Never leave the pharmacy unlocked, unless you forget to pull it closed. Then pray no one rats you out.
Never leave the registration counter unsupervised, unless you need a cigarette break. Or to run out for lunch. Or because Hare called you into his office. Or because we’re understaffed. Then don’t you dare bring it up.
Always change linens in pairs, unless you’re a male orderly. Then by all means, creep into female patients’ rooms whenever you like.
There was that chill again. The one crawling down my spine, especially when my eyes caught on the elevator for a second time. Each of the numbers on top lighting up one by one as the cable car slowly made its way from the basement to the lobby.

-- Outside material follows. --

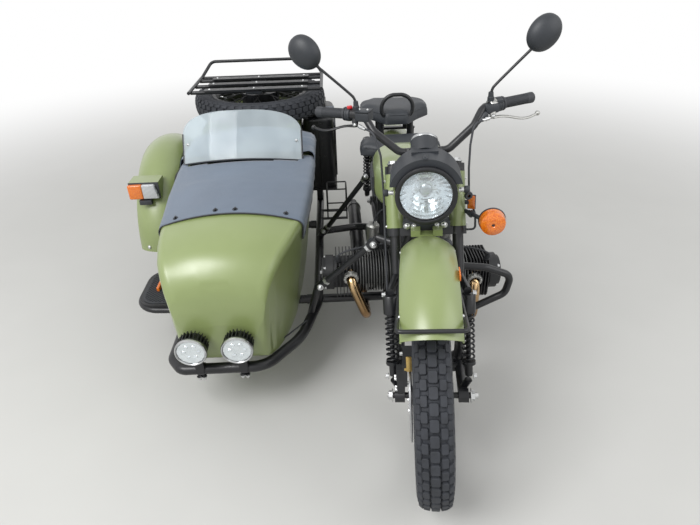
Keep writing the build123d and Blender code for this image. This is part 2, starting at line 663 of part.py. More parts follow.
TANK = [
    # y, half width, bottom, top, corner radius
    (452, 66, 800, 900, 40),
    (520, 118, 752, 922, 60),
    (640, 150, 730, 934, 70),
    (780, 146, 732, 926, 66),
    (890, 112, 748, 894, 52),
    (940, 84, 764, 862, 40),
]
tank = loft([tank_section(*row) for row in TANK], ruled=True)
tunnel = block((-32, 32), (430, 990), (690, 846)) + block((-32, 32), (430, 530), (690, 882))
fuel_tank = tank - tunnel
fuel_tank = fuel_tank + rod((0, 600, 925), (0, 600, 946), 70)
write("fuel_tank", fuel_tank)
pad_box = [block((a, b), (640, 800), (770, 850)) for a, b in ((-170, -100), (100, 170))]
pad_shell = loft([tank_section(y, half + 9, low - 4, high + 4, r + 4) for y, half, low, high, r in TANK],
                 ruled=True)
pad_inner = loft([tank_section(y, half + 0.3, low, high, r) for y, half, low, high, r in TANK], ruled=True)
knee_pads = [(pad_shell & box) - pad_inner for box in pad_box]
write("knee_pads", *knee_pads)


def saddle(y_front, y_back, half, low, high):
    """A tractor-style saddle: narrow in front, broad and round behind."""
    plan = make_face(Polyline(
        (-half * 0.32, y_front), (half * 0.32, y_front), (half * 0.62, y_front + 70), (half, y_back - 150),
        (half, y_back - 60), (half * 0.62, y_back), (-half * 0.62, y_back), (-half, y_back - 60),
        (-half, y_back - 150), (-half * 0.62, y_front + 70), close=True))
    solid = extrude(Pos(0, 0, low) * plan, amount=high - low)
    top = solid.faces().sort_by(Axis.Z)[-1]
    return fillet(top.edges(), 16)


driver_saddle = saddle(944, 1190, 184, 786, 838)
passenger_saddle = saddle(WHEELBASE - 300, WHEELBASE - 10, 169, 868, 928)
write("saddles", driver_saddle, passenger_saddle)
loop_side = [(72, 1214, 1005), (72, 1218, 915), (26, 1226, 888)]
loop_points = [(-x, y, z) for x, y, z in reversed(loop_side)] + loop_side
write("grab_loop", pipe(loop_points, 18, [40, 60, 60, 40]) - passenger_saddle)


# Rear of the motorcycle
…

I gasped without meaning to, tucked my hands into my pockets to ensure I still had everything I came for, and then rushed out the employee entrance, to where I’d left my car idling in the parking lot.
There were cameras everywhere, meaning there was no guarantee I’d gotten away with anything. But they were rarely pointing where they were supposed to be pointing. Not that I was all that worried about losing my license with everything else Cain said was going on behind the scenes.
Was it dumb to believe an escaped psych patient pretending to be a doctor so he could climb in through my window (or how ever he got in) to murder me?
Maybe. Probably. But it felt worse not to believe him.
He had no reason to lie to me when he was being so honest about everything else. I’d take an honest asshole over a charming snake any day of the week. Sure, both could sneak up on you, but at least one of them had the decency to warn you they were coming.